* _TASK TO COMPLETE_
Take the lines from the one bearing "drop = (ACROSS_FLATS - THREAD_MAJOR) / 2" to the one bearing "obj.matrix_world = world", inclusive, and reproduce them exactly; include no other line.

* _GIVEN MATERIAL_

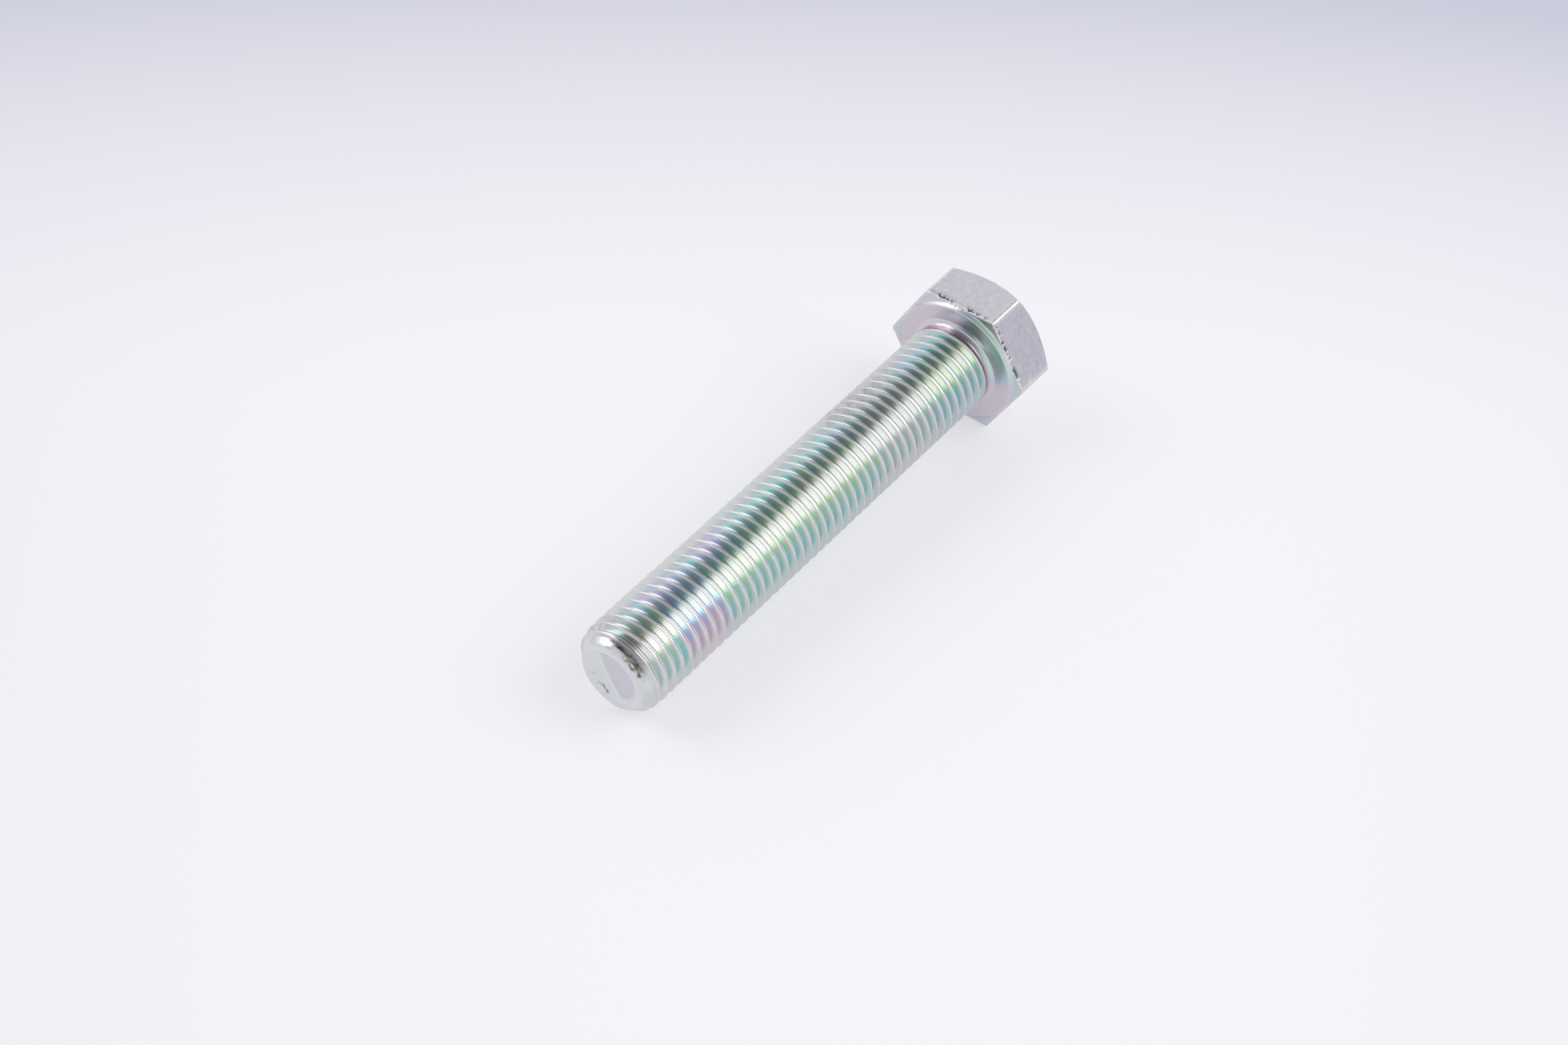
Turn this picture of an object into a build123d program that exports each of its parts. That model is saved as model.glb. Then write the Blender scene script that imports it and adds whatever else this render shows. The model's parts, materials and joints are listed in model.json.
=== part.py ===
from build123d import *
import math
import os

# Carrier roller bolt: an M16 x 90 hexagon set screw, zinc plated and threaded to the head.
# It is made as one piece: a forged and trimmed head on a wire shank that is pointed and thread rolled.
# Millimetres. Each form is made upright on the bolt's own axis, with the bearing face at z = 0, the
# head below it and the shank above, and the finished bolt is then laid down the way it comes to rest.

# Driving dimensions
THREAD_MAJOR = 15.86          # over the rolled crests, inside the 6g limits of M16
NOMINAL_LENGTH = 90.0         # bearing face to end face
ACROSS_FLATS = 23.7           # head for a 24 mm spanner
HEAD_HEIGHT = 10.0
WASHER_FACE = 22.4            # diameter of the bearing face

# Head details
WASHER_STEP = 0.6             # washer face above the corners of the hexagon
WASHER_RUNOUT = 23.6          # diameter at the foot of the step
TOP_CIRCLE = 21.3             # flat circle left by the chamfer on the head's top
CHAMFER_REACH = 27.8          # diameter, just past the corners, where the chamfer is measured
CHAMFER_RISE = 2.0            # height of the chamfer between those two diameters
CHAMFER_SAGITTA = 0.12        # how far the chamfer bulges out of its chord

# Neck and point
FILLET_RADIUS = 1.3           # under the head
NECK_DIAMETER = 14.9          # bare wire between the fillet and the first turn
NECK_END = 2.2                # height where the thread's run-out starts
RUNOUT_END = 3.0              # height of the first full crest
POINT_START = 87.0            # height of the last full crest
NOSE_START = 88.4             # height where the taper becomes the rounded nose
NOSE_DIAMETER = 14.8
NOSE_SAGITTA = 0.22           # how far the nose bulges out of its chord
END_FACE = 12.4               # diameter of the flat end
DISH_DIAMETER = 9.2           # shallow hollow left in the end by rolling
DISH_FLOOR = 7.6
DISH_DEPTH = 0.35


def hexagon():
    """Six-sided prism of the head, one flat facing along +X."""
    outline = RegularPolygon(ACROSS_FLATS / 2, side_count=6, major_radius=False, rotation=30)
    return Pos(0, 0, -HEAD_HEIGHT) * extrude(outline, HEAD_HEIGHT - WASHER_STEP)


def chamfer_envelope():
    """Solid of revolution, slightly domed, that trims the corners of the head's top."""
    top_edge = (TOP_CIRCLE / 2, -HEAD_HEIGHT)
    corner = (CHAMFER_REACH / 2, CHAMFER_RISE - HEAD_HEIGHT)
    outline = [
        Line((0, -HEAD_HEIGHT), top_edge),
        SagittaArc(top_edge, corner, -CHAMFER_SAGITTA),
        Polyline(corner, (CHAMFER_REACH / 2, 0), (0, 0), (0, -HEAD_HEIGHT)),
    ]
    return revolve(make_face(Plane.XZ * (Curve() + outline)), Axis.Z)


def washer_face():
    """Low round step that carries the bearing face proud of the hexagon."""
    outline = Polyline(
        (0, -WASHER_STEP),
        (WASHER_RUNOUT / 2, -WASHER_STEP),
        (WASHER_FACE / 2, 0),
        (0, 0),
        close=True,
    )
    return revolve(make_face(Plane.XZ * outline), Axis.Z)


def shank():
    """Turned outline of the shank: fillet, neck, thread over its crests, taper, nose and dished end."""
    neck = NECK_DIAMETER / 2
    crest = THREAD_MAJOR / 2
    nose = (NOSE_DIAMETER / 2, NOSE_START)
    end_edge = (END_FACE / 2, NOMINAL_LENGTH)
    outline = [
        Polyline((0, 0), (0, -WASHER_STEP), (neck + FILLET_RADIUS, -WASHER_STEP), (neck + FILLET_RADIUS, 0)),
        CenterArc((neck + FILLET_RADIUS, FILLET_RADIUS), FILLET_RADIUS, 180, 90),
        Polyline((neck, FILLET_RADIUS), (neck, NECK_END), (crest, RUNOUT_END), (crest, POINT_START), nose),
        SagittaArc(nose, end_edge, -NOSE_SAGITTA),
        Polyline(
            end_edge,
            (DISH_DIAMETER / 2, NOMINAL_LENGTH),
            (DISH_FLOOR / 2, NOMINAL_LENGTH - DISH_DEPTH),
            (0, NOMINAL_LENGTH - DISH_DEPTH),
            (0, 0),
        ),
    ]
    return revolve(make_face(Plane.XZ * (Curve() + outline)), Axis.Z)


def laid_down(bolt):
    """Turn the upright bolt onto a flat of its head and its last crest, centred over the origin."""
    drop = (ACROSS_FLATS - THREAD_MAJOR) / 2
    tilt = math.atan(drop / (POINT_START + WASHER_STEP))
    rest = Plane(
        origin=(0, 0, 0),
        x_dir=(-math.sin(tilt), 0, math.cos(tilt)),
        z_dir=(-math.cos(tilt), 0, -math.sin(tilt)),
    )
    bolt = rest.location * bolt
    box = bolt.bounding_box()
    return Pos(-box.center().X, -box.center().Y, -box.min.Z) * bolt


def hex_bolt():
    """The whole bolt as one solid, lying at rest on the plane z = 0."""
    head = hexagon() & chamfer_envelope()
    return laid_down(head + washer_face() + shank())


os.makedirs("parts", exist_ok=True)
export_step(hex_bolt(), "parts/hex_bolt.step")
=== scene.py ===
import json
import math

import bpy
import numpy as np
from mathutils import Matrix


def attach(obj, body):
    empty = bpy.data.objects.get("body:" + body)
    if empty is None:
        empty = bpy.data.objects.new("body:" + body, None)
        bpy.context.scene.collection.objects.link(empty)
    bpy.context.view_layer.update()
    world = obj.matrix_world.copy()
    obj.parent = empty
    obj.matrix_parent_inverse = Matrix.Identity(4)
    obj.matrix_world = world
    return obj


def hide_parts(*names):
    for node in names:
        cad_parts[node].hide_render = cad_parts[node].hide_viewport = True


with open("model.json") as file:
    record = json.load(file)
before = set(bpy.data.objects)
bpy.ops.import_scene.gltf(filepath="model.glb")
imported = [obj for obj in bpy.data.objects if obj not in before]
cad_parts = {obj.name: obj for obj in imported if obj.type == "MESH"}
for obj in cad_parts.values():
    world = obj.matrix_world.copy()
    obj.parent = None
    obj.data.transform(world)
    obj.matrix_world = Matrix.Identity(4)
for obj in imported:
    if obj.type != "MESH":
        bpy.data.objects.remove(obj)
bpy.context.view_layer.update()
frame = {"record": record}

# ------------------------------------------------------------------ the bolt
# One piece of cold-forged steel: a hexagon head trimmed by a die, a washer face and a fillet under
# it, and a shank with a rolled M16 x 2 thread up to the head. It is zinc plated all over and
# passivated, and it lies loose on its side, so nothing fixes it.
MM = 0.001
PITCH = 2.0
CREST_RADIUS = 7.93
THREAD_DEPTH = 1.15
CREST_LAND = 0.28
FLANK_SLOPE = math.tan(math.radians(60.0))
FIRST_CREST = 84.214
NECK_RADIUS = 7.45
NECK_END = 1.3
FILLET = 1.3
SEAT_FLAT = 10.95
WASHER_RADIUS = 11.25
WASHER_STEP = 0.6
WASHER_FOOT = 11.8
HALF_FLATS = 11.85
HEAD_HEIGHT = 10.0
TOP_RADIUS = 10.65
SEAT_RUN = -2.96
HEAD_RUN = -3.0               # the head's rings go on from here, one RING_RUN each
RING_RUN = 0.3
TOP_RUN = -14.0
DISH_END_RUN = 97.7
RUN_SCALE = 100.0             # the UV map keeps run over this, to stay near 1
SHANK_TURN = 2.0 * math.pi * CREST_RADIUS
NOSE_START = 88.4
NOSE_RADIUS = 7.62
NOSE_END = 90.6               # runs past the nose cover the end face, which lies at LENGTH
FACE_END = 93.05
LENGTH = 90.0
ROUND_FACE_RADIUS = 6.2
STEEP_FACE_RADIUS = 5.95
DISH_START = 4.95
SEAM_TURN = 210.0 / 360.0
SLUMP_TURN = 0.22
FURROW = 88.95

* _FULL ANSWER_
    drop = (ACROSS_FLATS - THREAD_MAJOR) / 2
    tilt = math.atan(drop / (POINT_START + WASHER_STEP))
    rest = Plane(
        origin=(0, 0, 0),
        x_dir=(-math.sin(tilt), 0, math.cos(tilt)),
        z_dir=(-math.cos(tilt), 0, -math.sin(tilt)),
    )
    bolt = rest.location * bolt
    box = bolt.bounding_box()
    return Pos(-box.center().X, -box.center().Y, -box.min.Z) * bolt


def hex_bolt():
    """The whole bolt as one solid, lying at rest on the plane z = 0."""
    head = hexagon() & chamfer_envelope()
    return laid_down(head + washer_face() + shank())


os.makedirs("parts", exist_ok=True)
export_step(hex_bolt(), "parts/hex_bolt.step")
=== scene.py ===
import json
import math

import bpy
import numpy as np
from mathutils import Matrix


def attach(obj, body):
    empty = bpy.data.objects.get("body:" + body)
    if empty is None:
        empty = bpy.data.objects.new("body:" + body, None)
        bpy.context.scene.collection.objects.link(empty)
    bpy.context.view_layer.update()
    world = obj.matrix_world.copy()
    obj.parent = empty
    obj.matrix_parent_inverse = Matrix.Identity(4)
    obj.matrix_world = world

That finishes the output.